2005 Dodge 3500 AC issue

Collapse
X
 
  • Filter
  • Time
  • Show
Clear All
new posts

  • 2005 Dodge 3500 AC issue

    Bought a truck that AC was not working, was told I just needed to install the serpentine belt to hook up compressor and it would be good to go. Surprise surprise, that is not the case. Been chasing the issue for a few days and hoping you guys can help.

    When I turn on my AC it runs right for about 30-45 seconds with gauges in the right ranges, blows cool air. Then you can watch the High Pressure gauge climb up to 300+ PSI. At this point the compressor kicks off and the Low Pressure gauge pegs out. Turn off AC for 2-3 minutes and then I can turn it on to start cycle over with a short period of cool air coming from vents.

    Originally thought there was a blockage in the liquid orifice tube but I swapped that out today and same issue.

    I have vacuumed system multiple times and recharged with correct amount of coolant and there is where I am at now.

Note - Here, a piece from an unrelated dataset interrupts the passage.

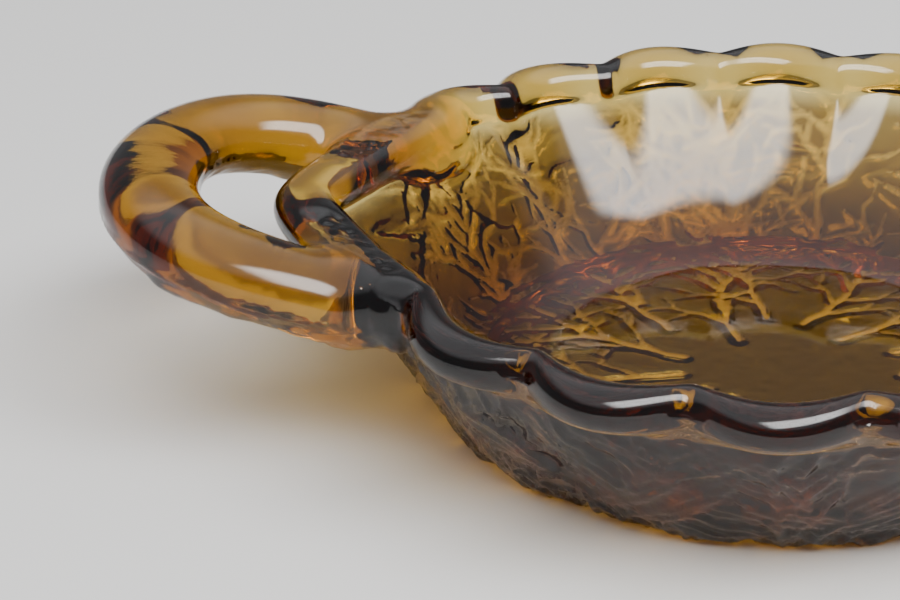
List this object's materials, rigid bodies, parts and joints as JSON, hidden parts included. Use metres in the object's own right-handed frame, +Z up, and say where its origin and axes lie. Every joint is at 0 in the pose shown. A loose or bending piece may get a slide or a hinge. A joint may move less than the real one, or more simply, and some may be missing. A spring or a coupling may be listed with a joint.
{
  "type": "two-handled glass dish",
  "caption": "Low round dish of pressed amber glass, pointed at both ends, with a scalloped rim bead, a relief underside and a solid loop handle at each point.",
  "frame": {"origin": "on the surface the foot stands on, below the middle of the dish", "axes": "+X along the line through both handles, away from handle_left; +Y across the dish; +Z up"},
  "size_m": [0.2812, 0.1904, 0.0514],
  "materials": {
    "amber_glass": "clear fire-polished amber glass, relief pressed underside"
  },
  "bodies": {
    "root": {"bowl": "amber_glass", "handle_left": "amber_glass", "handle_right": "amber_glass"}
  },
  "joints": []
}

    My next thought is to replace the condenser, but before i throw more money at this I am hoping someone can give me some guidance, I am a IT guy, just know enough to be dangerous with cars.

    Thanks in advance!

  • #2
    Welcome dodge2500: Looked for some info and would need exactly what this is to carry on much. What I found is condenser first asks to match it up at a counter could be many types used only guessing for now is a CCOT system and probably did have a catastrophic compressor failure prior to you getting it is why you saw what you saw if from a debris field downstream causing blockage partly but enough so it works for a short while then defaults to shut down and should. Range of pressures that is normal isn't so fast and easy. Need all info at the time to know what normal is still isn't always enough.

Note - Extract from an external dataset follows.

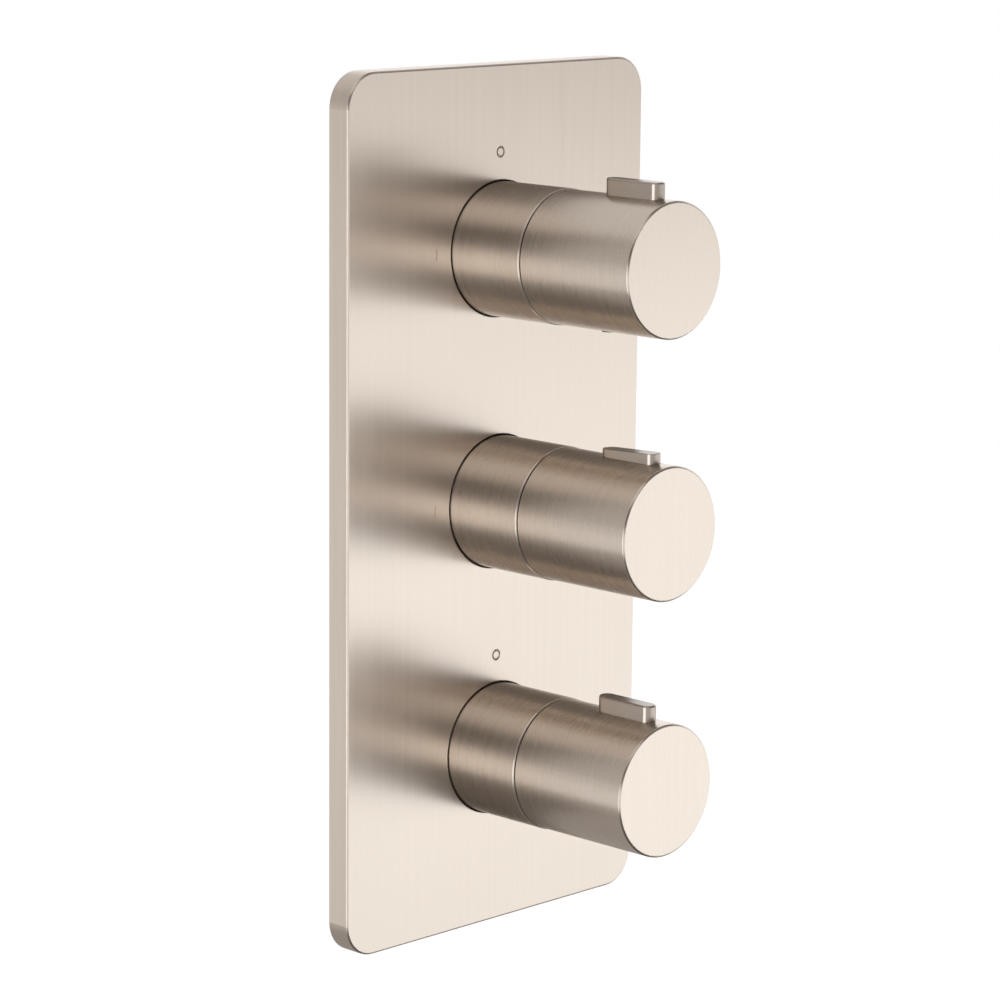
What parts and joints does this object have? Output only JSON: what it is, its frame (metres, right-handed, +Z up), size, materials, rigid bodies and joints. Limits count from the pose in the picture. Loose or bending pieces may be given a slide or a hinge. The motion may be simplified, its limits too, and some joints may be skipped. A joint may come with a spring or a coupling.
{
  "type": "thermostatic shower valve",
  "caption": "Concealed thermostatic shower valve: turning handles on a tall wall plate, with a brass body, thermostat and flow cartridges behind it.",
  "frame": {"origin": "centre of the four fixing lugs' holes, in the plane of the lugs' back faces, on the middle handle's axis", "axes": "+X to the right as the user sees the plate, +Y into the wall, +Z up"},
  "size_m": [0.141, 0.1483, 0.3],
  "materials": {
    "brushed_nickel": "brass plated in satin nickel, brushed in fine straight lines",
    "foam": "closed-cell black foam",
    "seal_rubber": "smooth black rubber",
    "brass": "turned brass with fine lathe lines",
    "cast_brass": "sand-cast brass, a fine grain",
    "spring_steel": "drawn stainless steel",
    "dark_steel": "blackened steel",
    "white_plastic": "moulded acetal",
    "blue_plastic": "moulded acetal",
    "ceramic": "lapped alumina ceramic",
    "copper": "drawn copper"
  },
  "bodies": {
    "body": {"faceplate": "brushed_nickel", "plate_gasket": "foam", "plate_o_rings": "seal_rubber", "collar_top": "brushed_nickel", "collar_mid": "brushed_nickel", "collar_low": "brushed_nickel", "carrier_top": "brass", "carrier_mid": "brass", "carrier_low": "brass", "collar_o_rings": "seal_rubber", "stop_ring": "white_plastic", "valve_body": "cast_brass", "flow_housing_top": "brass", "flow_housing_low": "brass", "fixed_disc_top": "ceramic", "fixed_disc_low": "ceramic", "disc_seals": "seal_rubber", "spindle_o_rings": "seal_rubber", "thermo_housing": "brass", "thermo_nut": "brass", "return_spring": "spring_steel", "thermo_o_rings": "seal_rubber", "check_valve_hot": "white_plastic", "check_valve_cold": "white_plastic", "check_spring_hot": "spring_steel", "check_spring_cold": "spring_steel", "inlet_filters": "spring_steel"},
    "top_handle": {"knob_top": "brushed_nickel", "lever_top": "brushed_nickel", "grub_screw_top": "dark_steel", "adaptor_top": "brass", "flow_spindle_top": "brass", "moving_disc_top": "ceramic"},
    "low_handle": {"knob_low": "brushed_nickel", "lever_low": "brushed_nickel", "grub_screw_low": "dark_steel", "adaptor_low": "brass", "flow_spindle_low": "brass", "moving_disc_low": "ceramic"},
    "temperature_handle": {"knob_mid": "brushed_nickel", "grub_screw_mid": "dark_steel", "adaptor_mid": "brass", "thermo_spindle": "brass", "button_spring": "spring_steel"},
    "button": {"override_button": "brushed_nickel"},
    "thermostat": {"thermo_plunger": "spring_steel", "wax_element": "copper", "shuttle": "spring_steel"},
    "hot_check": {"check_poppet_hot": "blue_plastic"},
    "cold_check": {"check_poppet_cold": "blue_plastic"}
  },
  "joints": [
    {"name": "top_flow_turn", "type": "hinge", "parent": "body", "child": "top_handle", "pos_m": [0, -0.0575, 0.0875], "axis": [0, -1, 0], "range_deg": [0, 90]},
    {"name": "low_flow_turn", "type": "hinge", "parent": "body", "child": "low_handle", "pos_m": [0, -0.0575, -0.0875], "axis": [0, -1, 0], "range_deg": [0, 90]},
    {"name": "temperature_turn", "type": "hinge", "parent": "body", "child": "temperature_handle", "pos_m": [0, -0.0575, 0], "axis": [0, -1, 0], "range_deg": [-135, 90]},
    {"name": "button_press", "type": "slide", "parent": "temperature_handle", "child": "button", "axis": [0, 0, -1], "range_m": [0, 0.0024], "stiffness_N_per_m": 600, "springref_m": -0.002, "deforming": ["button_spring"]},
    {"name": "thermostat_slide", "type": "slide", "parent": "body", "child": "thermostat", "axis": [0, -1, 0], "range_m": [-0.0006, 0.0004], "deforming": ["return_spring"]},
    {"name": "hot_check_lift", "type": "slide", "parent": "body", "child": "hot_check", "axis": [0, 0, 1], "range_m": [0, 0.0025], "stiffness_N_per_m": 60, "springref_m": -0.004, "deforming": ["check_spring_hot"]},
    {"name": "cold_check_lift", "type": "slide", "parent": "body", "child": "cold_check", "axis": [0, 0, 1], "range_m": [0, 0.0025], "stiffness_N_per_m": 60, "springref_m": -0.004, "deforming": ["check_spring_cold"]}
  ],
  "couplings": [
    {"joint": "thermostat_slide", "follows": "temperature_turn", "m_per_rad": 0.00023873}
  ]
}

    Here's the problem for you on many levels. New to A/C the web isn't enough there are tons of tools and experience needed or you start all over again new parts instantly fail again make this out of control frustrating and costly only to maybe DIY it. Condenser is just $125 or so and an "O" tube just $5 or so isn't a penny towards this fix could be a couple grand easy - we nor you know that yet at all?

    High pressure climbing fast could just be lack of fan(s) turning on and they should be now when you try I doubt you can do any harm now not already done by trying. If they don't the high side alone pressure over somewhere around 300 or more will shut down system and should.

    So far you need to notice all info all at once to know if that's just normal or another reason. Ambient temps while testing totally matter.

    Here's what I suggest so far for YOU new to this if you seriously want to take this on with least risk of just repeated failures and equipment expense.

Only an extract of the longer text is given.